For those not familiar with this particular aspect of Sabre's history, AMR, the parent company of American Airlines spun off 17% of the company in 1996 for approximately $545 million and in 2000, Sabre Holdings went public and AMR monetized the balance of its investment. In AMR's 2000 Annual Report, Don Carty stated to the shareholders "But 2000 was a unique year for our Company, as March brought the spin-off of our 83 percent stake in Sabre Holdings Corp. (Sabre). That transaction gave individual shareholders the equivalent of a one-time $34.96 per share dividend, which means that on the day the transaction took place, AMR shareholders benefited from a $5.2 billion transfer of market value".

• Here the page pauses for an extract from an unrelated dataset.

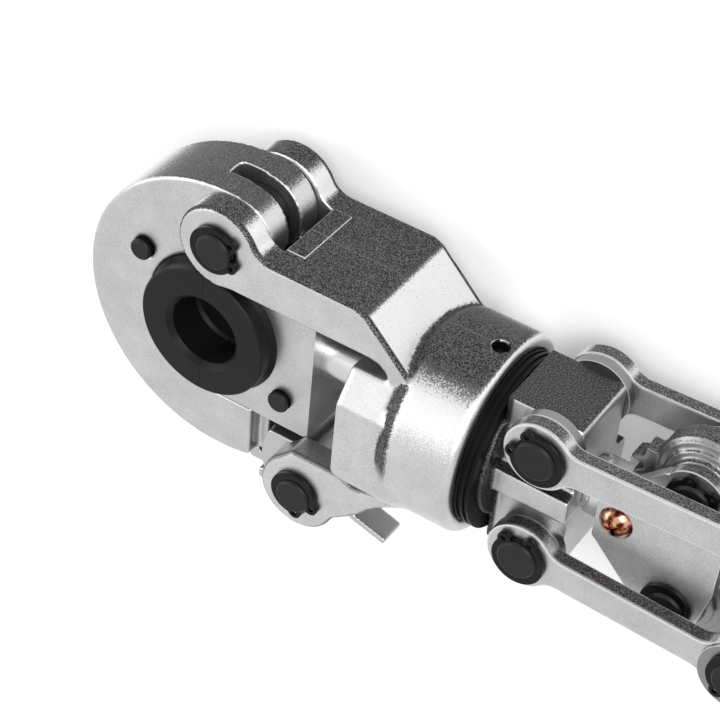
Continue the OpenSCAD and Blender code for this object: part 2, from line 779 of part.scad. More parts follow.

Leap forward a decade. Sabre is now privately held by TPG and Silverlake and as such, their performance is not a matter of public record. We know they are still a major force in the automation of over 55,000 travel agency locations, both here in the US and globally, connecting them to over 400 airlines, 88,000 hotel properties, 13 cruise lines and 30,000 car rental locations. And while there has been much talk of the inefficiency of the legacy platforms that the GDS are built upon, Sabre processes about 19,000 transactions per second, about 2 billion every day.
Transfer of market value to American Airlines shareholders is now a distant memory. American Airlines is not happy about the fees paid to Sabre (or any other GDS for that matter) and is especially unhappy that those revenues are shared with travel agencies. It seems that they have conveniently forgotten their role in forging this practice.
In early January of this year, following a scuffle between American and Orbitz, and Expedia subsequently pulling AA's flights in December, Sabre announced that it would be pulling AA's flights from Sabre in August of this year. They then modified their display algorithms, disadvantaging American.
While fair GDS display algorithms are no longer dictated by the Department of Transportation CRS rules which were repealed nearly a decade ago, to date all of the GDSs had continued to follow the basic standard spelled out by those rules. This entails showing non-stops first, then direct flights, then connections. Online travel agencies (OTAs) and corporate travel self-booking platforms were not held to this same standard.
On January 10, 2011 in a district court in Fort Worth, American and Sabre agreed to a truce in their battle over how American's flights were shown in Sabre. Litigation between the two companies was put on hold until June 1.
That truce ends this coming week and both parties are "revving their engines" in what appears to be a very serious game of chicken. Agencies and corporations alike are being told by AA on their Direct Connect distribution blog site that they will need to connect to the AA system via various systems listed in the Technology Pavilion. There seems to be a very strong "wait and see" attitude on the part of agencies and corporations.
A game of chicken can have but three outcomes:
1. The GDS flinches
2. The Airline flinches
3. They crash
If the GDS companies flinch, the result is that they give in on the pricing demands of the airlines (or at least significantly bend in that direction). No one can speculate how deep a discount is being requested by AA, but suffice it to say that it is way deeper than the GDS is willing to go. Price is not the only issue. The merchandising of the various "extras" that AA has added to its online platform are also part of the negotiation. Sabre is arguing for complete transparency of these fees to the consumer, which is not possible as long as they aren't able to support the sale of these products. AA currently supports the sale of these products to travel agents and corporate travel managers through the Farelogix SPRK platform, but not through the GDS.
If the airline flinches, they might settle for a different business model from the GDS, but definitely not the status quo. One option could be a higher payment for high value transactions and a lower payment for lower value transactions. Or a different payment for agency transactions (offline) and another for OTA transactions.
If they crash, AA either goes "dark" in Sabre (they do not renew their participation agreement) or they go back to "grey" (display algorithms push them back many pages in the availability results) and AA likely goes back to court for a more permanent injunction, pending the DOJ investigation into GDS Antitrust.
Meanwhile, depending on the depth of their dependence on AA, agencies and corporations will then have to scramble to implement a direct connect to AA and somehow sort out the impact on their front office, mid office and back office platform infrastructure.
In any one of the three cases, the agencies and the corporations deal with what is left in the wake, either bearing the cost of the concessions on either of outcomes one or two or from the incremental cost and productivity hits of outcome three, where agencies will be required to access a third party system to access AA's flights and fares.
Most of the 14,000+ agencies in the US do not have IT departments that are capable of any level of systems integration, whether directly to Farelogix SPRK or to navigate the 8 pages of options given on the Technology Pavillion document posted on the AA direct connect site. And even the most tech savvy agency owner or manager will have a full time job on their hands just discerning what part of the puzzle each of the 18 companies on the list solve, as they definitely are not apples to apples. Solutionz is devoting significant time to navigating these options for our agency and corporate consulting clients.
And lest we forget both the corporate and the leisure consumer, it is likely that in the end, the costs of this argument will be passed on to them, if nothing else in the form of their taxes to cover the ongoing DOJ investigations.